Boualem Sansal is the Algerian Orwell. Not only is he a famous and successful writer but he is man who saw it all coming – the rise of Islamism, the alliance between antisemitism and authoritarianism, the slow death of dissent under the weight of postcolonial lies. For decades, he wrote what others wouldn’t. About the corruption of his country. About the erasure of Jews from Algerian memory. About the danger of a national identity built entirely on resentment. And in November 2024, he paid the price.

Sansal had just been granted French citizenship. At 75, frail but unbowed, he boarded a flight from Paris to Algiers. When he landed, the police were waiting. They arrested him, confiscated his documents, and charged him for “undermining national unity.” His real crime? Daring to say that Algeria’s borders – drawn arbitrarily by France during colonial rule – were, in fact, drawn arbitrarily by France during colonial rule.

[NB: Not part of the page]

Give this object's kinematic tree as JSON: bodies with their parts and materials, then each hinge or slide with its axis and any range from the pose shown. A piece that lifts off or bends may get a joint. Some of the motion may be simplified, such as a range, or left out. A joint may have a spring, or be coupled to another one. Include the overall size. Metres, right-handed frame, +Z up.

By March 2025, he had been sentenced to five years in prison. His French-Jewish lawyer, François Zimeray, was barred from entering Algeria. State media denounced Zimeray and Sansal himself as Zionist agents. And the regime made its message clear: there will be no reconciliation with the past.

But what happened to Boualem Sansal is not just about Algeria. It’s about France. It’s about Islamism. It’s about how unresolved histories get weaponised. And it’s about what happens when the very values that built the West – truth, memory, dissent – are treated as luxuries rather than foundations.